■ **Task description**: Go through the listing below and list every line with "metres".
[start Supplied records]
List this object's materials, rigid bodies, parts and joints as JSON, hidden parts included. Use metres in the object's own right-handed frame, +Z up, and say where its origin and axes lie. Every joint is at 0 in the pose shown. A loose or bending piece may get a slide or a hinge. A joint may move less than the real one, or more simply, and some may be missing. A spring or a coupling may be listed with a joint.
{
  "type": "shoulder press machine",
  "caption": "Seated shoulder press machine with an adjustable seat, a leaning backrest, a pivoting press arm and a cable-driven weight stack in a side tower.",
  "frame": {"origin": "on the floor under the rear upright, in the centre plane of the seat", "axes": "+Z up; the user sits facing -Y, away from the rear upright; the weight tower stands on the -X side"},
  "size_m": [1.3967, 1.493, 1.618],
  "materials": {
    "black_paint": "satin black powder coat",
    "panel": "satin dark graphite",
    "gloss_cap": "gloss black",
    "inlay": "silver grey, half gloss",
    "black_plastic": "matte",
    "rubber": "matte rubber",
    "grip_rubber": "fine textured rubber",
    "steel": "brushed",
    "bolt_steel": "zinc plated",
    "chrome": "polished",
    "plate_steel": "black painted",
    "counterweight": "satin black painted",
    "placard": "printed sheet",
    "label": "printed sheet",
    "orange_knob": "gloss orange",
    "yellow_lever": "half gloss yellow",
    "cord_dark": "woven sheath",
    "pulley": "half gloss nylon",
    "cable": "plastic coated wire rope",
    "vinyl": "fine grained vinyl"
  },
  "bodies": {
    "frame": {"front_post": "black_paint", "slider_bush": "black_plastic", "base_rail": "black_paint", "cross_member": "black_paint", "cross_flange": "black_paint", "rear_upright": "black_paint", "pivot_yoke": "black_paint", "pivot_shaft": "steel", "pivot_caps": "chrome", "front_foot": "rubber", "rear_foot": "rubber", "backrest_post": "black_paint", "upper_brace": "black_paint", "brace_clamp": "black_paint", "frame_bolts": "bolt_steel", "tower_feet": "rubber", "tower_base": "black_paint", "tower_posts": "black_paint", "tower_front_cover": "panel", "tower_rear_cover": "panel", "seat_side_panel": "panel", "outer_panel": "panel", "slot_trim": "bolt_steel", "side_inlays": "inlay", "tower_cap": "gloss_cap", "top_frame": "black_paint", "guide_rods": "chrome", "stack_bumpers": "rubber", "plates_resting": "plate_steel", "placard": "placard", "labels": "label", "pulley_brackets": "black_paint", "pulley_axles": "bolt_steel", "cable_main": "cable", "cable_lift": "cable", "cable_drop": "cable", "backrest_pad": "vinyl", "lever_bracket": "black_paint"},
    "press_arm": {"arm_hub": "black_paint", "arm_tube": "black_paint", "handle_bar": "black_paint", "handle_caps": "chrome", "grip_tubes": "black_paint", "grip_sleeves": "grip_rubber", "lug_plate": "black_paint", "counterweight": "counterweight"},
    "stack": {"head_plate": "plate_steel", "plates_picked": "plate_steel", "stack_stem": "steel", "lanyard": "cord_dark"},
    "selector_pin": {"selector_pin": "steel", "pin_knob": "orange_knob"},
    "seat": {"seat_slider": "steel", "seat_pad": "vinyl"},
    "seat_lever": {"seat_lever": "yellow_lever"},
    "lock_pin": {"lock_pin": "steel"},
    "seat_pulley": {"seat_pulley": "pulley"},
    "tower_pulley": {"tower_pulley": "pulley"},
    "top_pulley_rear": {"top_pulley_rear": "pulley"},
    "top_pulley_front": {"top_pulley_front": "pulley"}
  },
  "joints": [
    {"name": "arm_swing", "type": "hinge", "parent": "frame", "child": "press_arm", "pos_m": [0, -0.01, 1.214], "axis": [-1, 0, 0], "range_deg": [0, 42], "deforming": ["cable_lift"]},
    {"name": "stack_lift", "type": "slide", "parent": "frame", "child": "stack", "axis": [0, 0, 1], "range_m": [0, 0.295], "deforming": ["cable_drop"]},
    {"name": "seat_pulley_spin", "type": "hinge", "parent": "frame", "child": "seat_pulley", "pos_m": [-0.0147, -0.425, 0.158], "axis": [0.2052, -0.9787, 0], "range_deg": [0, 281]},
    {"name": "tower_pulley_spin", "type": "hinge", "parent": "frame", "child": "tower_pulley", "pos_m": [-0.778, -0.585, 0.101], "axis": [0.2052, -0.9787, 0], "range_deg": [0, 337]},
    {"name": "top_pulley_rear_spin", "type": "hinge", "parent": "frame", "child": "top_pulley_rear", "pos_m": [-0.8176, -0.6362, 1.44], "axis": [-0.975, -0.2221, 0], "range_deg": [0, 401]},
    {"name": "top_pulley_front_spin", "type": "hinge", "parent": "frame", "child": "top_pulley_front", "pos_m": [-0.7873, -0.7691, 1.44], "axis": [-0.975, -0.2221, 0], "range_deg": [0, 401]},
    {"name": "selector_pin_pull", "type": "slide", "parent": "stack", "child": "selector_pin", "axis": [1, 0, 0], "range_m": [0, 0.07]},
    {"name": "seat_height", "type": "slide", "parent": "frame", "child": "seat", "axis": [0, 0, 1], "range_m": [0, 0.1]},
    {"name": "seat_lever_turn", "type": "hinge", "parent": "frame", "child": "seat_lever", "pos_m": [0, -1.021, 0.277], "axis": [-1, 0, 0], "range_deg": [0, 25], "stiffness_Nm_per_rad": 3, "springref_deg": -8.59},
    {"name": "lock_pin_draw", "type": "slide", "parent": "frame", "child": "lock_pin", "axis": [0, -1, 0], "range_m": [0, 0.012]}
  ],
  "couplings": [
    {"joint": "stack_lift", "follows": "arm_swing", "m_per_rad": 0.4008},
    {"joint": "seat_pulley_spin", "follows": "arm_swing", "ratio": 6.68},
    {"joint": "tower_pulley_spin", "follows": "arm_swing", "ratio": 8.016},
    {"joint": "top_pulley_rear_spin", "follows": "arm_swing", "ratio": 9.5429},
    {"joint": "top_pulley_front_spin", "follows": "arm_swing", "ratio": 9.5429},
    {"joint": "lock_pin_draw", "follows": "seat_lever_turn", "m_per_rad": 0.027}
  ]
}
[end Supplied records]
[start Supplied records]
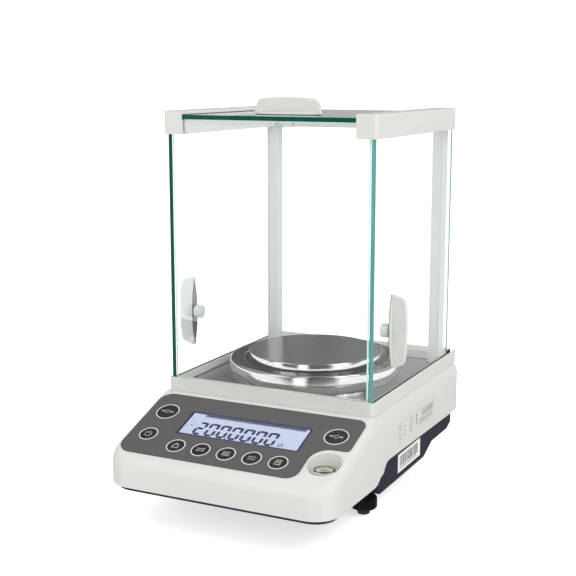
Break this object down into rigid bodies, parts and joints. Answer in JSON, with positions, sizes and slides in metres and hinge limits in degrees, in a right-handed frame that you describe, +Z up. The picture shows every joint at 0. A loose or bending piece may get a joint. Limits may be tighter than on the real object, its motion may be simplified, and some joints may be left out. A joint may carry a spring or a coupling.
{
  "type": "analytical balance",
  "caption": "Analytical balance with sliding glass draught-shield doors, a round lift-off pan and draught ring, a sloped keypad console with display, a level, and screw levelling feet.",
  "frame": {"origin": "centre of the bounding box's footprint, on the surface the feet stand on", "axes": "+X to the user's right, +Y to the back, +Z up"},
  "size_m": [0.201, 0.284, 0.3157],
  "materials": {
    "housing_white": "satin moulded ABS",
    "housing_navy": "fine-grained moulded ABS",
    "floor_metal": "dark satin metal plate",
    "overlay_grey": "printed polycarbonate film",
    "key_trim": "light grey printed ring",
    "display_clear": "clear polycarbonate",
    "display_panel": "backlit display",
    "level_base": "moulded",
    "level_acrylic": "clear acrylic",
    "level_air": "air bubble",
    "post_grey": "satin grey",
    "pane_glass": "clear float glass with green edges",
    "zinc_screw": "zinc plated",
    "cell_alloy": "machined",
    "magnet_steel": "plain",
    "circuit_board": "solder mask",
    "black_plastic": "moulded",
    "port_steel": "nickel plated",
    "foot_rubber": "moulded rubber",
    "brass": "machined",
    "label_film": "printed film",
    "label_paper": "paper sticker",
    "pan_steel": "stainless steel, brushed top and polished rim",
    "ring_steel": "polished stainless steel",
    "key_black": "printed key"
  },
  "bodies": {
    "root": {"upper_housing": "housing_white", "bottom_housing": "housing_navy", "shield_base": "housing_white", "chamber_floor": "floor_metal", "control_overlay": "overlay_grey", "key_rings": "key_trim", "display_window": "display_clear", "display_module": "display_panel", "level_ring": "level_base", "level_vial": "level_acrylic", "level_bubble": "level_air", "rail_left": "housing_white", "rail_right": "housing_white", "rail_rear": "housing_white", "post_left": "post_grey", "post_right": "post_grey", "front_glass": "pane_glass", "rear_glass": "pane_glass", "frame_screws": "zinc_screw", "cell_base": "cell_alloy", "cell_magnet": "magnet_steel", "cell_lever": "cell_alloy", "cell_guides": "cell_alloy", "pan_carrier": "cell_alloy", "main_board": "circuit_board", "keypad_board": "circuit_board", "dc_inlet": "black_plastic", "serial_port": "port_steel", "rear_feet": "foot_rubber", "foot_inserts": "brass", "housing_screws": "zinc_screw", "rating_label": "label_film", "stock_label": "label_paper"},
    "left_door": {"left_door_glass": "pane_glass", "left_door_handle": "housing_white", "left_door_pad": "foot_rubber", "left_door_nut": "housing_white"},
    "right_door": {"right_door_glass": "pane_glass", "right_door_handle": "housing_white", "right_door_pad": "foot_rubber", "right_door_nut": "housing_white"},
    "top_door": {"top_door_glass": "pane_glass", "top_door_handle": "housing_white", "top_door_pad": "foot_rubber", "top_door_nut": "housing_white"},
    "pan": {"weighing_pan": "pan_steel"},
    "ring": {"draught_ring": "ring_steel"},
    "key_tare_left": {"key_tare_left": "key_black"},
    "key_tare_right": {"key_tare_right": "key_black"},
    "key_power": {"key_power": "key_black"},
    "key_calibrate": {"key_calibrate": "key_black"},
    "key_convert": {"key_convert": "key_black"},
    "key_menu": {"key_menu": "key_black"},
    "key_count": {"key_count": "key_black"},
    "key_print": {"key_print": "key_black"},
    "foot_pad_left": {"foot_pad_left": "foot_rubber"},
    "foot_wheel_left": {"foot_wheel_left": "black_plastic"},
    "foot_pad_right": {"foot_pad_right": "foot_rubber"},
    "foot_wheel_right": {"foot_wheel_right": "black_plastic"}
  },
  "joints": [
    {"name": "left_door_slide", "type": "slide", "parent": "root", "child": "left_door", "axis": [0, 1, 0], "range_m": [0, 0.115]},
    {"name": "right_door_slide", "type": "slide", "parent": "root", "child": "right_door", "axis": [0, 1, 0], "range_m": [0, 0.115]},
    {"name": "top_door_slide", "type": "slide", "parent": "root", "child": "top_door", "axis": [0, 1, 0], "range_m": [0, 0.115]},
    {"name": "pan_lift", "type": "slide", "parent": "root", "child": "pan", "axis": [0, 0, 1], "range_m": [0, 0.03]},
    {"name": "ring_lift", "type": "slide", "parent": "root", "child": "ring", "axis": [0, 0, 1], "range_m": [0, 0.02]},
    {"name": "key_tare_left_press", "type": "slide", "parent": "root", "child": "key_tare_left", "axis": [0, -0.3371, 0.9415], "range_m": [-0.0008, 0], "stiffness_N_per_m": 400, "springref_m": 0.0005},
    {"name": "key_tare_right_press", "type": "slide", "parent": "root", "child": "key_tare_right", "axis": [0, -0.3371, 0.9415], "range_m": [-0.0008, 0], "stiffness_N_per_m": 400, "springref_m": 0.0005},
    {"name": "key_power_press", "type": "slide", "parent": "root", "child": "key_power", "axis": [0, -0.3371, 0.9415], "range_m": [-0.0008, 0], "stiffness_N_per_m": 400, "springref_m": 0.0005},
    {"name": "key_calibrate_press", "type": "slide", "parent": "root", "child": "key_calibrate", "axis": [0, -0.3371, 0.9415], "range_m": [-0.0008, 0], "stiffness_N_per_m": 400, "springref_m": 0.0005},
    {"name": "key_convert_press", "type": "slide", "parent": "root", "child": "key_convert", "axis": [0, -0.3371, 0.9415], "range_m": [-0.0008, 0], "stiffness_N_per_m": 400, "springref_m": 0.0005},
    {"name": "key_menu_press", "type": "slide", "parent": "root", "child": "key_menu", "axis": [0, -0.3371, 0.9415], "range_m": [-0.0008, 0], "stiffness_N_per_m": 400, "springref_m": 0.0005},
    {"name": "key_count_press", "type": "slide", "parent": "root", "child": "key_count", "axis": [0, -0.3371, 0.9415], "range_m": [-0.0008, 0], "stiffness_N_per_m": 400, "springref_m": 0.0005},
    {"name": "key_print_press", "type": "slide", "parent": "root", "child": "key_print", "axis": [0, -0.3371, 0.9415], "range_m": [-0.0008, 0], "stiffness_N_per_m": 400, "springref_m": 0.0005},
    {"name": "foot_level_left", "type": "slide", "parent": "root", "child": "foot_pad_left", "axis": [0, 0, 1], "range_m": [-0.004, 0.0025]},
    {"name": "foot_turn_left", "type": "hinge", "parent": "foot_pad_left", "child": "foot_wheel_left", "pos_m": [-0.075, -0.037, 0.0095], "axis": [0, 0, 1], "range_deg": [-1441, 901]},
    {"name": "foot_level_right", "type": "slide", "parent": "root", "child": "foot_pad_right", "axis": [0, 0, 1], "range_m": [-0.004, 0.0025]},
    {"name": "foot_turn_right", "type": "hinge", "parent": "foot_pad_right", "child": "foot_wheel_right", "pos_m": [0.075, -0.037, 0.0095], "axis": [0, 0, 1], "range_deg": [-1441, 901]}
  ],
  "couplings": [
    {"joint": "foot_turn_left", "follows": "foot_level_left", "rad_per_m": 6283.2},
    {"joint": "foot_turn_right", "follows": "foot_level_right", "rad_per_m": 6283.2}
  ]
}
[end Supplied records]
■ **Answer to the exercise**:
List this object's materials, rigid bodies, parts and joints as JSON, hidden parts included. Use metres in the object's own right-handed frame, +Z up, and say where its origin and axes lie. Every joint is at 0 in the pose shown. A loose or bending piece may get a slide or a hinge. A joint may move less than the real one, or more simply, and some may be missing. A spring or a coupling may be listed with a joint.
Break this object down into rigid bodies, parts and joints. Answer in JSON, with positions, sizes and slides in metres and hinge limits in degrees, in a right-handed frame that you describe, +Z up. The picture shows every joint at 0. A loose or bending piece may get a joint. Limits may be tighter than on the real object, its motion may be simplified, and some joints may be left out. A joint may carry a spring or a coupling.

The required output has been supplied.